- Your instructions: The complete listing should be restated exactly.

- Given material:

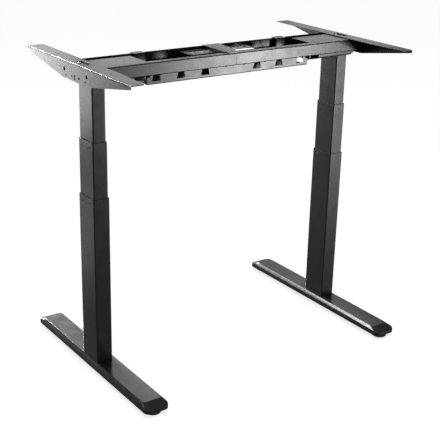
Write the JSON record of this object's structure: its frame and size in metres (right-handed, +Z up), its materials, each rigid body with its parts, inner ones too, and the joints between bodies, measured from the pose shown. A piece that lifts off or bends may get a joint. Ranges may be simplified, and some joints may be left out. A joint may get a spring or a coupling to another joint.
{
  "type": "height adjustable standing desk",
  "caption": "Sit-stand desk frame with telescopic legs on low feet, joined by a beam that pulls out in width, with a cable tray and a wing over each leg for the tabletop.",
  "frame": {"origin": "on the floor, midway between the two legs and midway along the feet", "axes": "+X along the beam from the left leg to the right leg, -Y to the front, +Z up"},
  "size_m": [0.9214, 0.652, 0.882],
  "materials": {
    "powder_coat": "fine textured black powder coat",
    "zinc_steel": "zinc-plated steel",
    "black_plastic": "matte black",
    "pale_plastic": "natural white moulding",
    "rubber": "matte black",
    "motor_can": "satin dark grey"
  },
  "bodies": {
    "left_base": {"left_foot": "powder_coat", "left_base_plate": "zinc_steel", "left_outer_tube": "powder_coat", "left_outer_glide": "black_plastic", "left_push_tube": "zinc_steel"},
    "left_front_pad": {"left_front_leveller": "rubber"},
    "left_rear_pad": {"left_rear_leveller": "rubber"},
    "left_lower_stage": {"left_middle_tube": "powder_coat", "left_middle_glide": "black_plastic", "left_bearing_block": "pale_plastic", "left_lift_tube": "zinc_steel"},
    "left_nut_screw": {"left_hollow_spindle": "zinc_steel"},
    "left_drive_screw": {"left_drive_spindle": "zinc_steel"},
    "left_head": {"left_inner_tube": "powder_coat", "left_gearbox": "motor_can", "left_motor": "motor_can", "left_head_bracket": "powder_coat", "left_front_rail": "powder_coat", "left_rear_rail": "powder_coat", "left_cover_plate": "powder_coat", "left_wing": "powder_coat"},
    "right_base": {"right_foot": "powder_coat", "right_base_plate": "zinc_steel", "right_outer_tube": "powder_coat", "right_outer_glide": "black_plastic", "right_push_tube": "zinc_steel"},
    "right_front_pad": {"right_front_leveller": "rubber"},
    "right_rear_pad": {"right_rear_leveller": "rubber"},
    "right_lower_stage": {"right_middle_tube": "powder_coat", "right_middle_glide": "black_plastic", "right_bearing_block": "pale_plastic", "right_lift_tube": "zinc_steel"},
    "right_nut_screw": {"right_hollow_spindle": "zinc_steel"},
    "right_drive_screw": {"right_drive_spindle": "zinc_steel"},
    "right_head": {"right_inner_tube": "powder_coat", "right_gearbox": "motor_can", "right_motor": "motor_can", "right_head_bracket": "powder_coat", "right_front_rail": "powder_coat", "right_rear_rail": "powder_coat", "right_cover_plate": "powder_coat", "right_wing": "powder_coat"},
    "beam_centre": {"cable_tray": "powder_coat", "front_inner_rail": "powder_coat", "rear_inner_rail": "powder_coat", "centre_bracket": "powder_coat", "left_hanger": "powder_coat", "right_hanger": "powder_coat", "control_box_cradle": "powder_coat", "control_box": "black_plastic"}
  },
  "joints": [
    {"name": "left_lift", "type": "slide", "parent": "left_base", "child": "left_lower_stage", "axis": [0, 0, 1], "range_m": [-0.138, 0.187]},
    {"name": "left_head_lift", "type": "slide", "parent": "left_lower_stage", "child": "left_head", "axis": [0, 0, 1], "range_m": [-0.138, 0.187]},
    {"name": "left_pull_out", "type": "slide", "parent": "left_head", "child": "beam_centre", "axis": [1, 0, 0], "range_m": [0, 0.15]},
    {"name": "right_pull_out", "type": "slide", "parent": "beam_centre", "child": "right_head", "axis": [1, 0, 0], "range_m": [0, 0.15]},
    {"name": "right_head_lift", "type": "slide", "parent": "right_head", "child": "right_lower_stage", "axis": [0, 0, -1], "range_m": [-0.138, 0.187]},
    {"name": "right_lift", "type": "slide", "parent": "right_lower_stage", "child": "right_base", "axis": [0, 0, -1], "range_m": [-0.138, 0.187]},
    {"name": "left_nut_screw_turn", "type": "hinge", "parent": "left_lower_stage", "child": "left_nut_screw", "pos_m": [-0.4145, 0, 0.6], "axis": [0, 0, 1], "range_deg": [-2520, 3400]},
    {"name": "left_drive_screw_turn", "type": "hinge", "parent": "left_head", "child": "left_drive_screw", "pos_m": [-0.4145, 0, 0.8], "axis": [0, 0, 1], "range_deg": [-2520, 3400]},
    {"name": "left_front_pad_turn", "type": "hinge", "parent": "left_base", "child": "left_front_pad", "pos_m": [-0.4105, -0.297, 0.01], "axis": [0, 0, 1], "continuous": true},
    {"name": "left_rear_pad_turn", "type": "hinge", "parent": "left_base", "child": "left_rear_pad", "pos_m": [-0.4105, 0.297, 0.01], "axis": [0, 0, 1], "continuous": true},
    {"name": "right_nut_screw_turn", "type": "hinge", "parent": "right_lower_stage", "child": "right_nut_screw", "pos_m": [0.4145, 0, 0.6], "axis": [0, 0, 1], "range_deg": [-2520, 3400]},
    {"name": "right_drive_screw_turn", "type": "hinge", "parent": "right_head", "child": "right_drive_screw", "pos_m": [0.4145, 0, 0.8], "axis": [0, 0, 1], "range_deg": [-2520, 3400]},
    {"name": "right_front_pad_turn", "type": "hinge", "parent": "right_base", "child": "right_front_pad", "pos_m": [0.4105, -0.297, 0.01], "axis": [0, 0, 1], "continuous": true},
    {"name": "right_rear_pad_turn", "type": "hinge", "parent": "right_base", "child": "right_rear_pad", "pos_m": [0.4105, 0.297, 0.01], "axis": [0, 0, 1], "continuous": true}
  ],
  "couplings": [
    {"joint": "left_head_lift", "follows": "left_lift", "ratio": 1},
    {"joint": "right_head_lift", "follows": "left_lift", "ratio": 1},
    {"joint": "right_lift", "follows": "left_lift", "ratio": 1},
    {"joint": "right_pull_out", "follows": "left_pull_out", "ratio": 1},
    {"joint": "left_nut_screw_turn", "follows": "left_lift", "rad_per_m": 314.16},
    {"joint": "left_drive_screw_turn", "follows": "left_lift", "rad_per_m": 314.16},
    {"joint": "right_nut_screw_turn", "follows": "left_lift", "rad_per_m": 314.16},
    {"joint": "right_drive_screw_turn", "follows": "left_lift", "rad_per_m": 314.16}
  ]
}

- Solution to this problem:
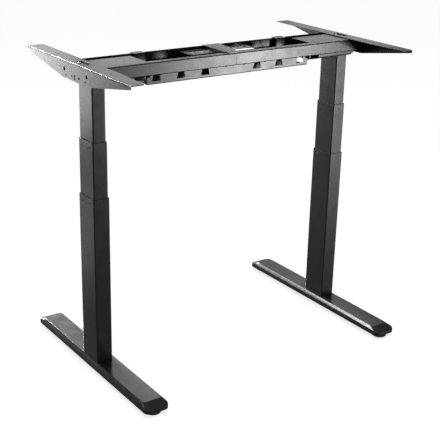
Write the JSON record of this object's structure: its frame and size in metres (right-handed, +Z up), its materials, each rigid body with its parts, inner ones too, and the joints between bodies, measured from the pose shown. A piece that lifts off or bends may get a joint. Ranges may be simplified, and some joints may be left out. A joint may get a spring or a coupling to another joint.
{
  "type": "height adjustable standing desk",
  "caption": "Sit-stand desk frame with telescopic legs on low feet, joined by a beam that pulls out in width, with a cable tray and a wing over each leg for the tabletop.",
  "frame": {"origin": "on the floor, midway between the two legs and midway along the feet", "axes": "+X along the beam from the left leg to the right leg, -Y to the front, +Z up"},
  "size_m": [0.9214, 0.652, 0.882],
  "materials": {
    "powder_coat": "fine textured black powder coat",
    "zinc_steel": "zinc-plated steel",
    "black_plastic": "matte black",
    "pale_plastic": "natural white moulding",
    "rubber": "matte black",
    "motor_can": "satin dark grey"
  },
  "bodies": {
    "left_base": {"left_foot": "powder_coat", "left_base_plate": "zinc_steel", "left_outer_tube": "powder_coat", "left_outer_glide": "black_plastic", "left_push_tube": "zinc_steel"},
    "left_front_pad": {"left_front_leveller": "rubber"},
    "left_rear_pad": {"left_rear_leveller": "rubber"},
    "left_lower_stage": {"left_middle_tube": "powder_coat", "left_middle_glide": "black_plastic", "left_bearing_block": "pale_plastic", "left_lift_tube": "zinc_steel"},
    "left_nut_screw": {"left_hollow_spindle": "zinc_steel"},
    "left_drive_screw": {"left_drive_spindle": "zinc_steel"},
    "left_head": {"left_inner_tube": "powder_coat", "left_gearbox": "motor_can", "left_motor": "motor_can", "left_head_bracket": "powder_coat", "left_front_rail": "powder_coat", "left_rear_rail": "powder_coat", "left_cover_plate": "powder_coat", "left_wing": "powder_coat"},
    "right_base": {"right_foot": "powder_coat", "right_base_plate": "zinc_steel", "right_outer_tube": "powder_coat", "right_outer_glide": "black_plastic", "right_push_tube": "zinc_steel"},
    "right_front_pad": {"right_front_leveller": "rubber"},
    "right_rear_pad": {"right_rear_leveller": "rubber"},
    "right_lower_stage": {"right_middle_tube": "powder_coat", "right_middle_glide": "black_plastic", "right_bearing_block": "pale_plastic", "right_lift_tube": "zinc_steel"},
    "right_nut_screw": {"right_hollow_spindle": "zinc_steel"},
    "right_drive_screw": {"right_drive_spindle": "zinc_steel"},
    "right_head": {"right_inner_tube": "powder_coat", "right_gearbox": "motor_can", "right_motor": "motor_can", "right_head_bracket": "powder_coat", "right_front_rail": "powder_coat", "right_rear_rail": "powder_coat", "right_cover_plate": "powder_coat", "right_wing": "powder_coat"},
    "beam_centre": {"cable_tray": "powder_coat", "front_inner_rail": "powder_coat", "rear_inner_rail": "powder_coat", "centre_bracket": "powder_coat", "left_hanger": "powder_coat", "right_hanger": "powder_coat", "control_box_cradle": "powder_coat", "control_box": "black_plastic"}
  },
  "joints": [
    {"name": "left_lift", "type": "slide", "parent": "left_base", "child": "left_lower_stage", "axis": [0, 0, 1], "range_m": [-0.138, 0.187]},
    {"name": "left_head_lift", "type": "slide", "parent": "left_lower_stage", "child": "left_head", "axis": [0, 0, 1], "range_m": [-0.138, 0.187]},
    {"name": "left_pull_out", "type": "slide", "parent": "left_head", "child": "beam_centre", "axis": [1, 0, 0], "range_m": [0, 0.15]},
    {"name": "right_pull_out", "type": "slide", "parent": "beam_centre", "child": "right_head", "axis": [1, 0, 0], "range_m": [0, 0.15]},
    {"name": "right_head_lift", "type": "slide", "parent": "right_head", "child": "right_lower_stage", "axis": [0, 0, -1], "range_m": [-0.138, 0.187]},
    {"name": "right_lift", "type": "slide", "parent": "right_lower_stage", "child": "right_base", "axis": [0, 0, -1], "range_m": [-0.138, 0.187]},
    {"name": "left_nut_screw_turn", "type": "hinge", "parent": "left_lower_stage", "child": "left_nut_screw", "pos_m": [-0.4145, 0, 0.6], "axis": [0, 0, 1], "range_deg": [-2520, 3400]},
    {"name": "left_drive_screw_turn", "type": "hinge", "parent": "left_head", "child": "left_drive_screw", "pos_m": [-0.4145, 0, 0.8], "axis": [0, 0, 1], "range_deg": [-2520, 3400]},
    {"name": "left_front_pad_turn", "type": "hinge", "parent": "left_base", "child": "left_front_pad", "pos_m": [-0.4105, -0.297, 0.01], "axis": [0, 0, 1], "continuous": true},
    {"name": "left_rear_pad_turn", "type": "hinge", "parent": "left_base", "child": "left_rear_pad", "pos_m": [-0.4105, 0.297, 0.01], "axis": [0, 0, 1], "continuous": true},
    {"name": "right_nut_screw_turn", "type": "hinge", "parent": "right_lower_stage", "child": "right_nut_screw", "pos_m": [0.4145, 0, 0.6], "axis": [0, 0, 1], "range_deg": [-2520, 3400]},
    {"name": "right_drive_screw_turn", "type": "hinge", "parent": "right_head", "child": "right_drive_screw", "pos_m": [0.4145, 0, 0.8], "axis": [0, 0, 1], "range_deg": [-2520, 3400]},
    {"name": "right_front_pad_turn", "type": "hinge", "parent": "right_base", "child": "right_front_pad", "pos_m": [0.4105, -0.297, 0.01], "axis": [0, 0, 1], "continuous": true},
    {"name": "right_rear_pad_turn", "type": "hinge", "parent": "right_base", "child": "right_rear_pad", "pos_m": [0.4105, 0.297, 0.01], "axis": [0, 0, 1], "continuous": true}
  ],
  "couplings": [
    {"joint": "left_head_lift", "follows": "left_lift", "ratio": 1},
    {"joint": "right_head_lift", "follows": "left_lift", "ratio": 1},
    {"joint": "right_lift", "follows": "left_lift", "ratio": 1},
    {"joint": "right_pull_out", "follows": "left_pull_out", "ratio": 1},
    {"joint": "left_nut_screw_turn", "follows": "left_lift", "rad_per_m": 314.16},
    {"joint": "left_drive_screw_turn", "follows": "left_lift", "rad_per_m": 314.16},
    {"joint": "right_nut_screw_turn", "follows": "left_lift", "rad_per_m": 314.16},
    {"joint": "right_drive_screw_turn", "follows": "left_lift", "rad_per_m": 314.16}
  ]
}